Reproduce each line exactly, including spacing and punctuation.

----- INPUT -----

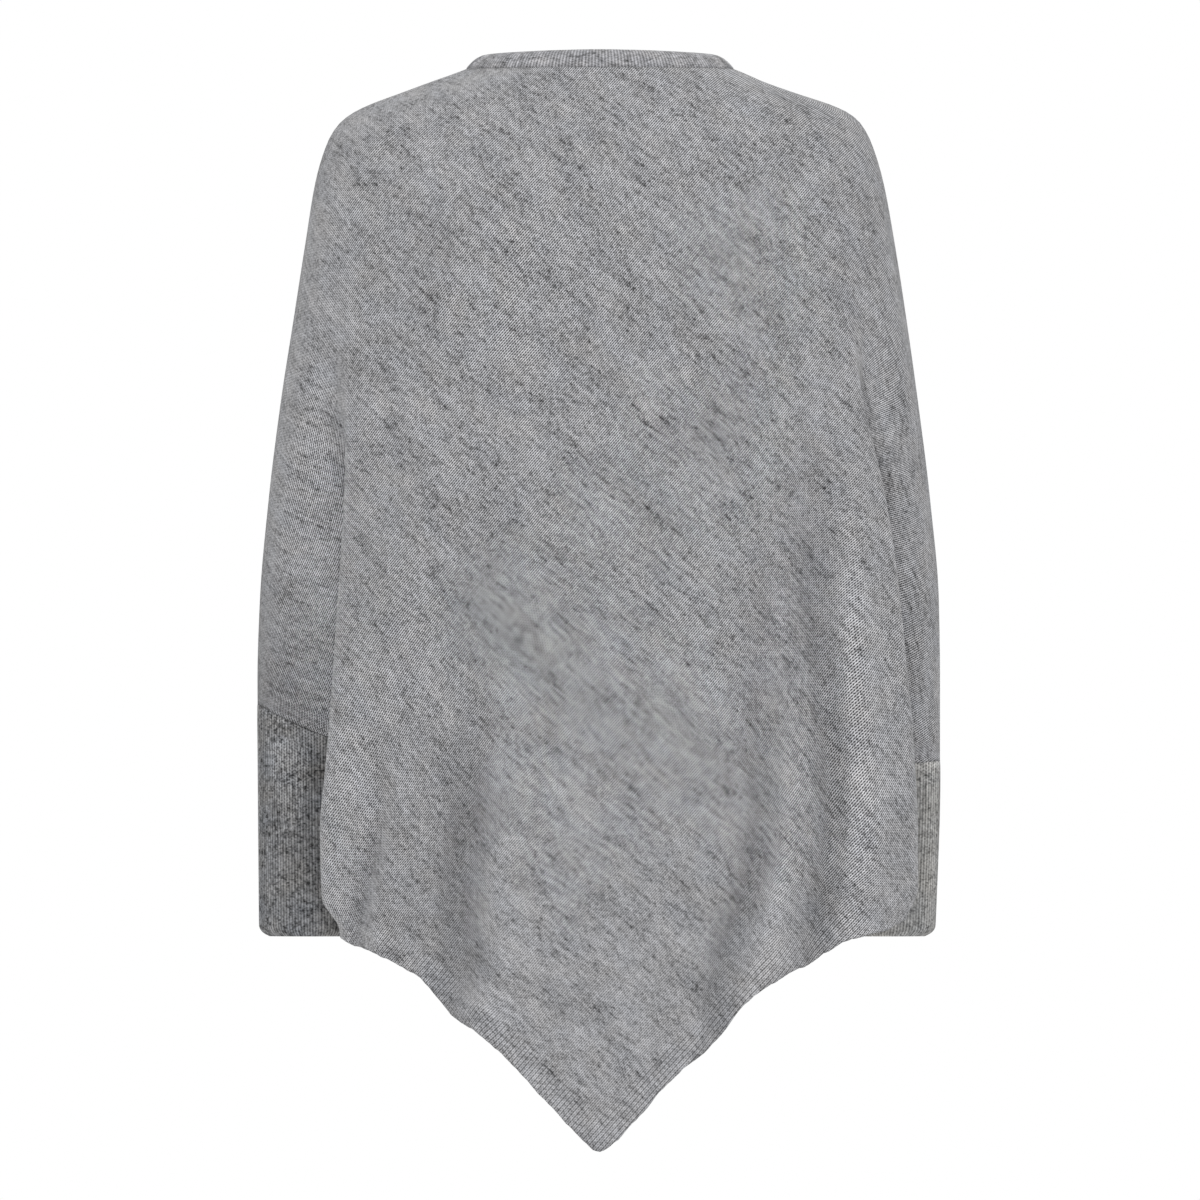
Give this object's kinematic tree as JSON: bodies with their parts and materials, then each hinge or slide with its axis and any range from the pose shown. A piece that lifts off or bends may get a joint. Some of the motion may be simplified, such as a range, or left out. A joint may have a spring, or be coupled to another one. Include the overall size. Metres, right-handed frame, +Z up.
{
  "type": "knitted poncho sweater",
  "caption": "Loose knitted poncho sweater with batwing sleeves, a deep pointed hem, long ribbed cuffs and a ribbed round neckband, hollow and filled out as worn.",
  "frame": {"origin": "centre of the neck's base, where the wearer's neck and shoulders hold the garment", "axes": "+Z up; the garment's back faces -Y and its front +Y; +X is on the right of somebody who looks at the back"},
  "size_m": [0.5493, 0.2587, 0.879],
  "materials": {
    "knit": "matt fine knit, light grey melange wool",
    "rib": "matt ribbed knit of the same wool"
  },
  "bodies": {
    "root": {"back_panel": "knit", "front_panel": "knit", "neckband": "rib", "cuff_left": "rib", "cuff_right": "rib"}
  },
  "joints": []
}
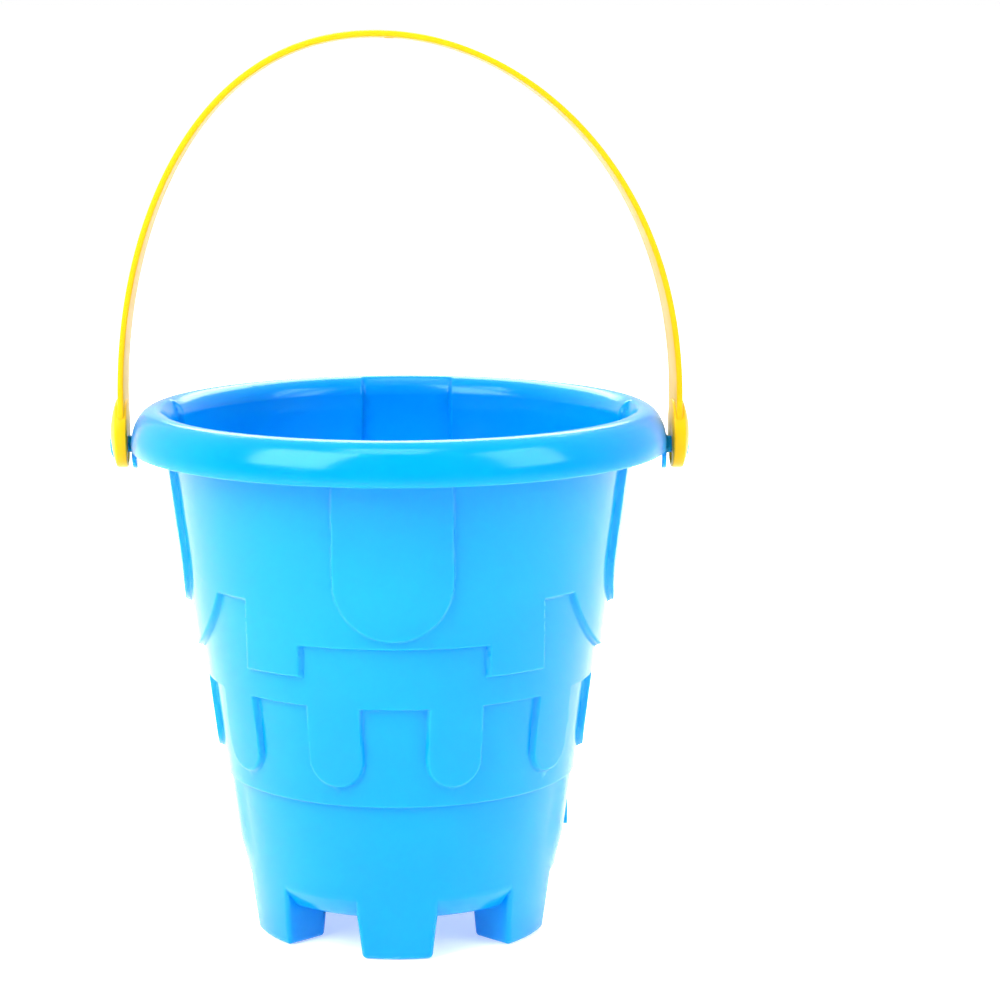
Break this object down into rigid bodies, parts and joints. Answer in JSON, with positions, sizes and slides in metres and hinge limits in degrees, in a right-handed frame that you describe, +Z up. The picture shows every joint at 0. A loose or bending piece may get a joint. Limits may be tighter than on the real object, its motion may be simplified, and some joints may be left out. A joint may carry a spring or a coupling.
{
  "type": "sand bucket",
  "caption": "Moulded plastic beach bucket with castle relief, a rolled rim and hollow tower feet, and a strap bail that swings on two headed pins.",
  "frame": {"origin": "on the ground, on the tub's axis, at the centre of the bounding box's bottom", "axes": "+Z up; the bail's pivot pins lie along X; -Y is the front"},
  "size_m": [0.2344, 0.216, 0.3632],
  "materials": {
    "tub_plastic": "glossy injection-moulded polypropylene, slightly translucent",
    "handle_plastic": "glossy injection-moulded polypropylene"
  },
  "bodies": {
    "tub": {"base_wall": "tub_plastic", "lower_wall": "tub_plastic", "middle_wall": "tub_plastic", "upper_wall": "tub_plastic", "tongues": "tub_plastic", "battlements": "tub_plastic", "lobes": "tub_plastic", "aprons": "tub_plastic", "rim_neck": "tub_plastic", "rim_crest": "tub_plastic", "rim_lip": "tub_plastic", "base_plate": "tub_plastic", "foot_1": "tub_plastic", "foot_2": "tub_plastic", "foot_3": "tub_plastic", "foot_4": "tub_plastic", "foot_5": "tub_plastic", "foot_6": "tub_plastic", "pivot_left": "tub_plastic", "pivot_right": "tub_plastic"},
    "handle": {"handle_strap": "handle_plastic", "handle_eye_left": "handle_plastic", "handle_eye_right": "handle_plastic"}
  },
  "joints": [
    {"name": "handle_swing", "type": "hinge", "parent": "tub", "child": "handle", "pos_m": [0, 0, 0.1977], "axis": [1, 0, 0], "range_deg": [-150, 150]}
  ]
}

-----

## SOLUTION TO THE EXERCISE
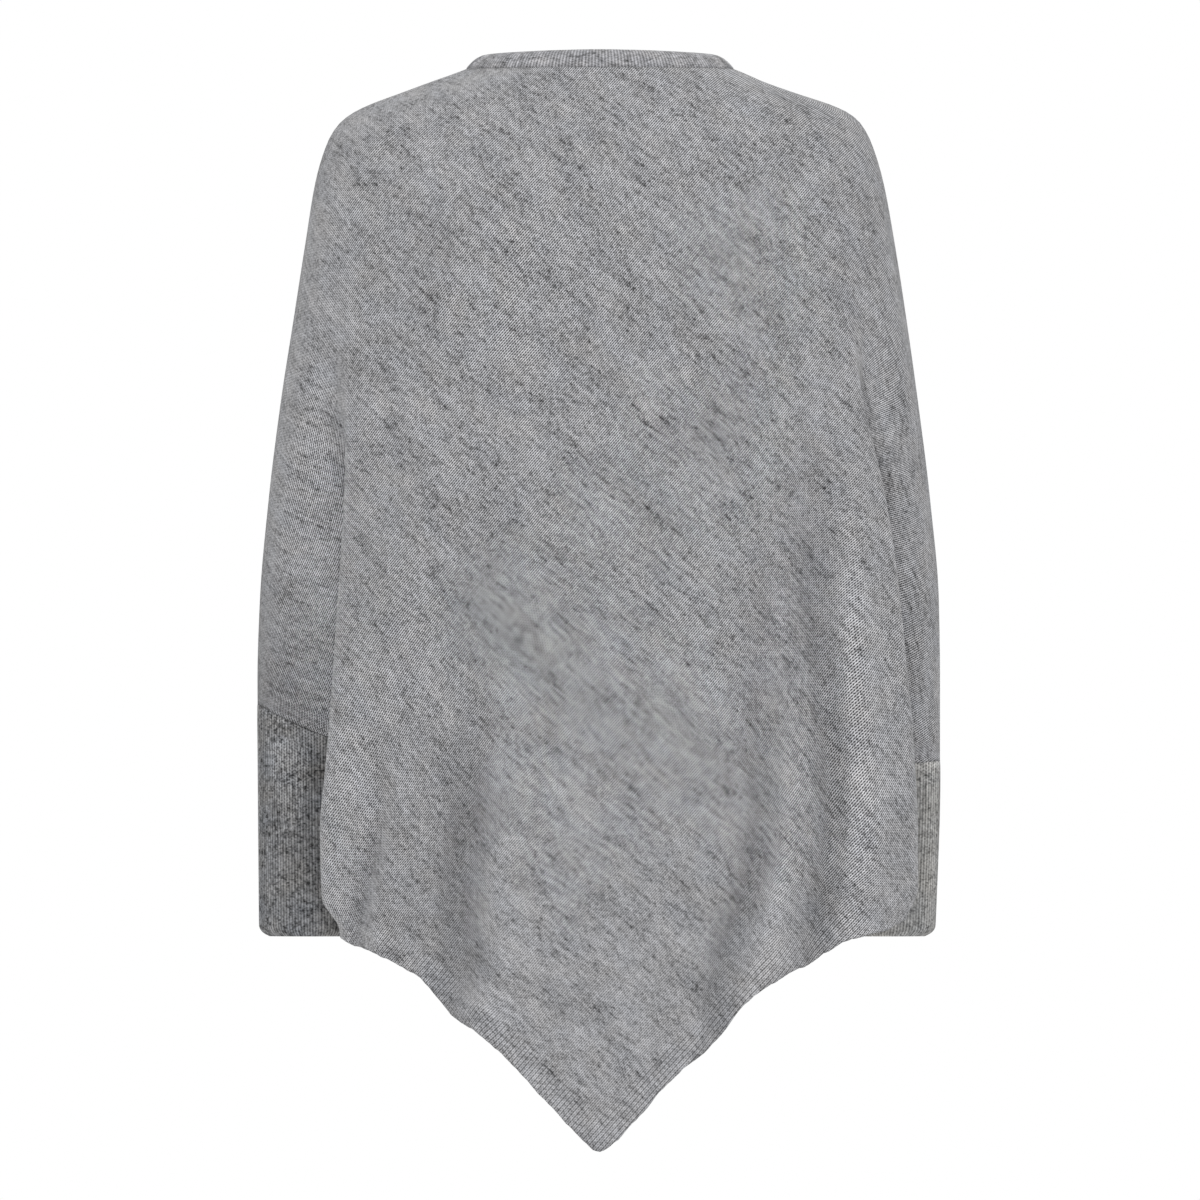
Give this object's kinematic tree as JSON: bodies with their parts and materials, then each hinge or slide with its axis and any range from the pose shown. A piece that lifts off or bends may get a joint. Some of the motion may be simplified, such as a range, or left out. A joint may have a spring, or be coupled to another one. Include the overall size. Metres, right-handed frame, +Z up.
{
  "type": "knitted poncho sweater",
  "caption": "Loose knitted poncho sweater with batwing sleeves, a deep pointed hem, long ribbed cuffs and a ribbed round neckband, hollow and filled out as worn.",
  "frame": {"origin": "centre of the neck's base, where the wearer's neck and shoulders hold the garment", "axes": "+Z up; the garment's back faces -Y and its front +Y; +X is on the right of somebody who looks at the back"},
  "size_m": [0.5493, 0.2587, 0.879],
  "materials": {
    "knit": "matt fine knit, light grey melange wool",
    "rib": "matt ribbed knit of the same wool"
  },
  "bodies": {
    "root": {"back_panel": "knit", "front_panel": "knit", "neckband": "rib", "cuff_left": "rib", "cuff_right": "rib"}
  },
  "joints": []
}
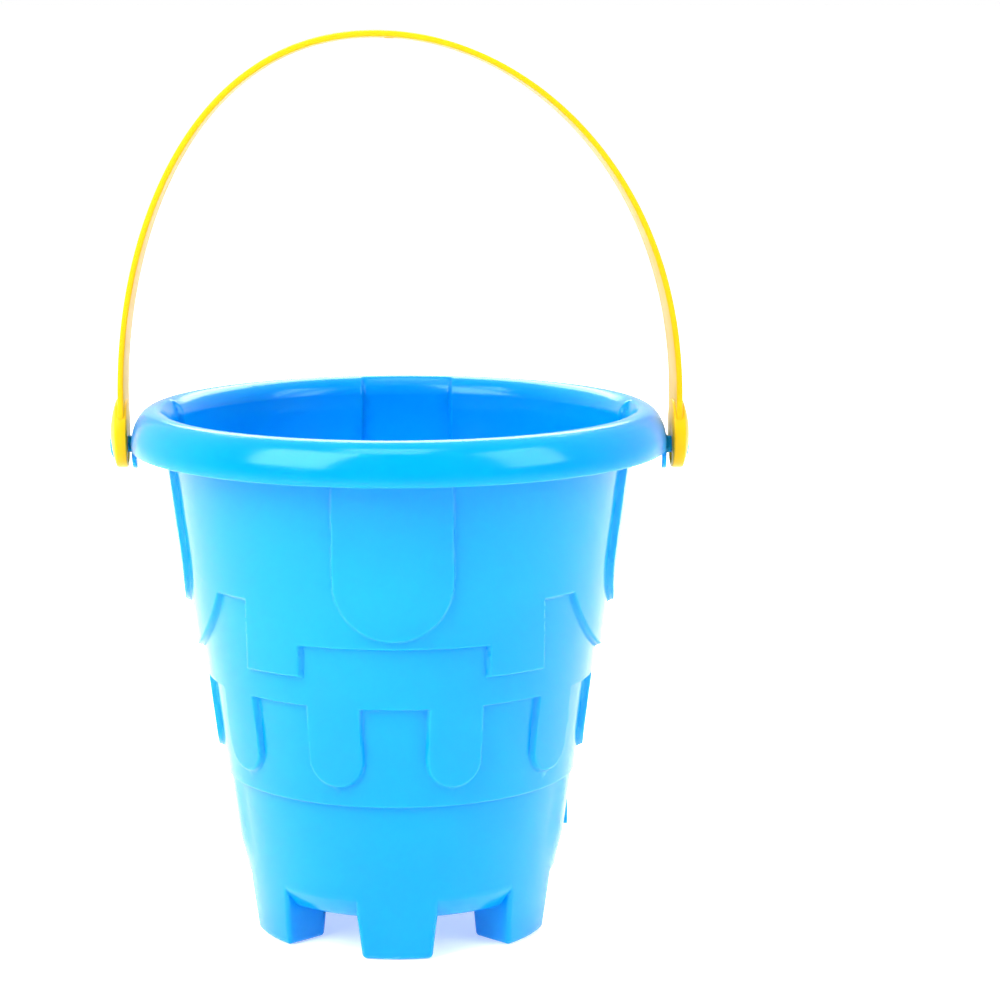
Break this object down into rigid bodies, parts and joints. Answer in JSON, with positions, sizes and slides in metres and hinge limits in degrees, in a right-handed frame that you describe, +Z up. The picture shows every joint at 0. A loose or bending piece may get a joint. Limits may be tighter than on the real object, its motion may be simplified, and some joints may be left out. A joint may carry a spring or a coupling.
{
  "type": "sand bucket",
  "caption": "Moulded plastic beach bucket with castle relief, a rolled rim and hollow tower feet, and a strap bail that swings on two headed pins.",
  "frame": {"origin": "on the ground, on the tub's axis, at the centre of the bounding box's bottom", "axes": "+Z up; the bail's pivot pins lie along X; -Y is the front"},
  "size_m": [0.2344, 0.216, 0.3632],
  "materials": {
    "tub_plastic": "glossy injection-moulded polypropylene, slightly translucent",
    "handle_plastic": "glossy injection-moulded polypropylene"
  },
  "bodies": {
    "tub": {"base_wall": "tub_plastic", "lower_wall": "tub_plastic", "middle_wall": "tub_plastic", "upper_wall": "tub_plastic", "tongues": "tub_plastic", "battlements": "tub_plastic", "lobes": "tub_plastic", "aprons": "tub_plastic", "rim_neck": "tub_plastic", "rim_crest": "tub_plastic", "rim_lip": "tub_plastic", "base_plate": "tub_plastic", "foot_1": "tub_plastic", "foot_2": "tub_plastic", "foot_3": "tub_plastic", "foot_4": "tub_plastic", "foot_5": "tub_plastic", "foot_6": "tub_plastic", "pivot_left": "tub_plastic", "pivot_right": "tub_plastic"},
    "handle": {"handle_strap": "handle_plastic", "handle_eye_left": "handle_plastic", "handle_eye_right": "handle_plastic"}
  },
  "joints": [
    {"name": "handle_swing", "type": "hinge", "parent": "tub", "child": "handle", "pos_m": [0, 0, 0.1977], "axis": [1, 0, 0], "range_deg": [-150, 150]}
  ]
}